Concernant le private equity, comme pour les actions cotées, il a été démontré que les revenus ne sont pas étroitement liés à la dynamique de l'inflation. Il n'existe guère de preuves, par exemple, que les entreprises technologiques - qui sont pourtant un secteur de base pour le private equity - soient liées à l'inflation. Cela dit, certaines entreprises bénéficient d'un fort pouvoir de fixation des prix et parviennent à répercuter les augmentations de prix sur leurs clients. Elles peuvent être protégées de leurs concurrents par d’importantes barrières à l'entrée ou en fournissant des produits ou services essentiels dont l’élasticité des prix est généralement plus élevée.

La dette privée a toutes les armes pour lutter contre les conséquences de l'inflation sur les portefeuilles, en particulier lorsque les prêts sont à taux variable. Dans cet univers, l’équipe de dette senior de MV Credit accorde des prêts à des entreprises non cycliques de l’upper-mid market, qui sont des émetteurs solides proposant de multiples produits et présents à l’échelle régionale ou mondiale.

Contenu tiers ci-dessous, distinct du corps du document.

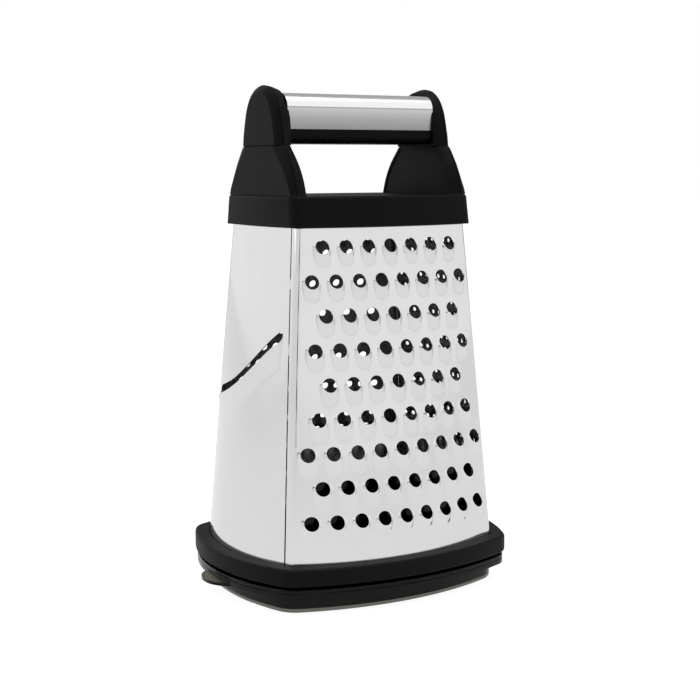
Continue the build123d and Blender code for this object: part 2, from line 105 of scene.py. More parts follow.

Parallèlement, grâce à son approche, l’équipe de gestion en charge des ABS européens d’Ostrum entrevoit sur ce segment de marché un portage plus élevé, assorti d’une faible duration.

Des actifs traditionnels logés dans des stratégies intelligentes

Les actifs traditionnels, lorsqu'ils sont utilisés dans le cadre de stratégies intelligentes, peuvent également constituer une couverture efficace contre la volatilité et l'inflation.

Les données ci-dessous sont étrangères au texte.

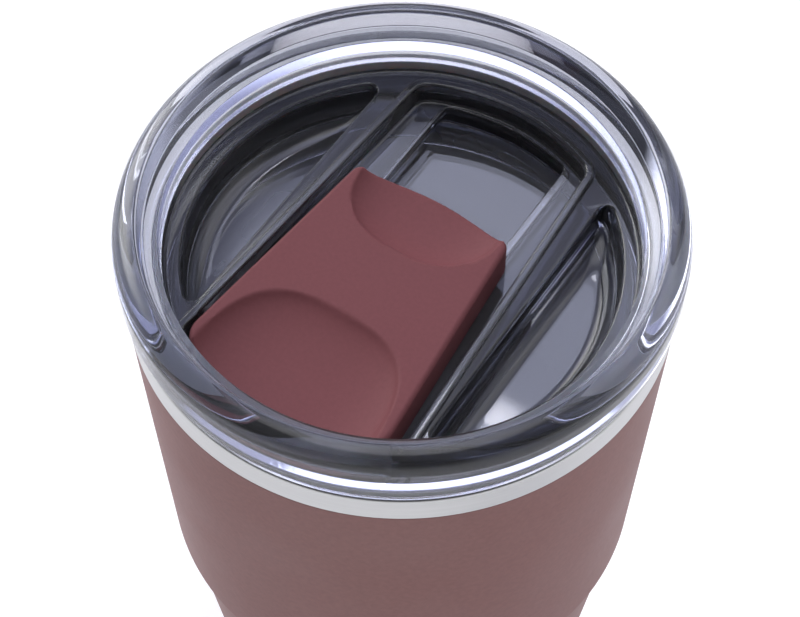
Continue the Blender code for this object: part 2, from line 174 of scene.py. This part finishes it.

Il s'agit notamment de stratégies obligataires de performance absolue qui peuvent utiliser de nombreux outils flexibles, plutôt que de chercher à obtenir du revenu via des approches buy-and-hold. La performance absolue peut être obtenue par des approches de type long-short, comme celles employées par l’équipe Alpha bonds de DNCA ou par l'équipe Alpha stratégique de Loomis Sayles. Capables de gérer le risque de duration, ces deux approches reposent également sur des vues macroéconomiques globales.

Concernant les actions cotées, il est difficile d'éviter des pertes en cas de récession pure et simple, mais l'équipe « Value » de Loomis Sayles estime que les titres value sont actuellement plus sûrs pour les investisseurs que les valeurs de croissance.

Face à un environnement volatil, il est aussi possible d’opter pour une exposition longue aux matières premières, pour des stratégies long-short liées à l’inflation ou encore des solutions alternatives liquides qui peuvent tirer parti de la volatilité du marché.